Tot slot wordt het hele publiek uitgenodigd om op de begane grond plaats te nemen om even een spelletje met een paar honderd man te spelen. Met Hat Trick moet een grote hoed, die een paar personen tegelijk moeten vasthouden, door het publiek heen gegooid of overgegeven worden om verschillende opdrachten te vervullen. Ook hier klinkt de soundtrack live op de achtergrond, al gaat deze grotendeels verloren door de enthousiaste manier van spelen van het publiek. Met een encore komt de game-avond tot zijn einde en verlaat het publiek de zaal met een uitgelaten gevoel; de eindbaas is verslagen.

Game Over?

Het Residentie Orkest heeft het spelen van spellen levendiger dan ooit gemaakt. Met deze muziek wordt de echte wereld omgetoverd naar een gamewereld, waarin de karakters uit de spellen tot leven kunnen komen. Een fantasiewereld wordt werkelijkheid, waarin de spelers (bij het concert dus de luisteraars) zelf de gameplay bepalen aan de hand van hun eigen luisterbelevenis.

Bij een videogameconcert als deze, komen veel elementen samen: het is de kracht en de emotie van een orkest gecombineerd met de energie van een rockconcert, gemixt met visuals ofwel kunst en creativiteit, technologie en het plezier dat videogames genereren. Hedendaagse videogamemuziek wordt steeds populairder en weet steeds vaker zijn weg te vinden naar het grote publiek. De invloed van het genre is simpelweg niet meer te negeren. Mede door dit soort concerten, gaat de gamewereld ook open voor mensen die hier nog niet bekend mee waren en zullen symfonische uitvoeringen in concertzalen andere soorten publiek aantrekken. Zo wordt er nog meer mooie kunstzinnige muziek verspreid.

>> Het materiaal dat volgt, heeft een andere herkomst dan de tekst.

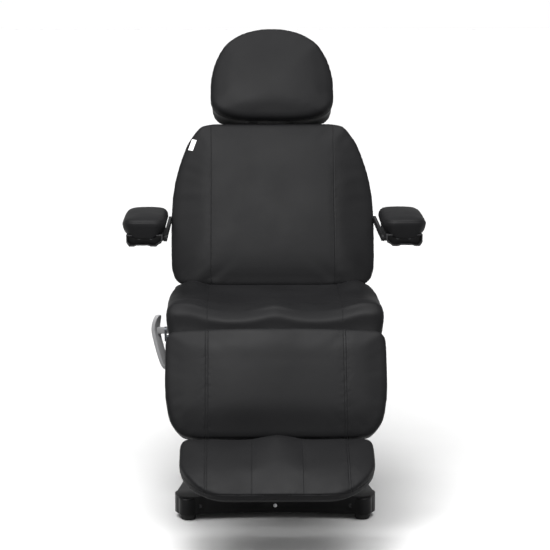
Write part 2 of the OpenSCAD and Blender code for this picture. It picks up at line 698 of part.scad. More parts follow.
module footrest_frame() {
    bracket = 121;
    color("black") on_foot() difference() {
        union() {
            translate([0, -foot_l / 2 - 4, foot_under - 10]) linear_extrude(9.7)
                polygon([for (p = ring(12, function (u, v) foot_at(u, v)))
                    [p[0] * (1 - 28 / foot_w), p[1] * (1 - 32 / foot_l)]]);
            pair() plate_x([bracket, bracket + plate_t])
                strap([[0, 0], [-32, 0], [-32, foot_under - 11], [-90, foot_under - 11]], 18);
        }
        pair() rod_x([bracket - 1, bracket + plate_t + 1], [0, 0], 6 + run);
        pair() block([bracket - 5, bracket + 12], [-110, 20], [foot_under - 0.3, foot_under + 20]);
    }
}

function foot_at(u, v) =
    let (p = plan(u, v, foot_w / 2, foot_l / 2, v < 0 ? 118 : 30))
    [p[0] * (1 - 0.05 * pow(max(0, -v), 1.5)), p[1]];
foot_spot = function (u, v, t)
    let (hw = foot_w / 2, hl = foot_l / 2, p = foot_at(u, v),
         bow = 4 * (1 - pow(abs(u), 2)) + 12 * bump(p[0], 48) * shelf(v, -0.9, 0.8),
         top = foot_t - 3 + bow * (1 - pow(abs(v), 8)) * 0.8 + bow * 0.2
               - max(fall((1 - abs(u)) * hw, 14), fall((1 - abs(v)) * hl, 12))
               - groove(p[0], seam_x) * 0.8 - groove(p[0], 70) * 0.6,
         s = side(t) * 0.8)
    [p[0] * (1 - s / hw), -hl - 2 + p[1] * (1 - s / hl), foot_under + mix(top, 0, t)];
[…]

Symphonic Junction is een concertenserie van het Residentie Orkest in het Paard van Troje, Den Haag, waarin zij zoveel mogelijk mensen in contact wil laten brengen met bijzondere muziek om te laten zien dat ook symfonische muziek in de 21e eeuw voor een groot en breed publiek van betekenis kan zijn. De volgende concerten in deze reeks zijn 13 juni in samenwerking met Torre Florim (frontman van De Staat) en op 31 oktober volgt een concert in ‘3D’.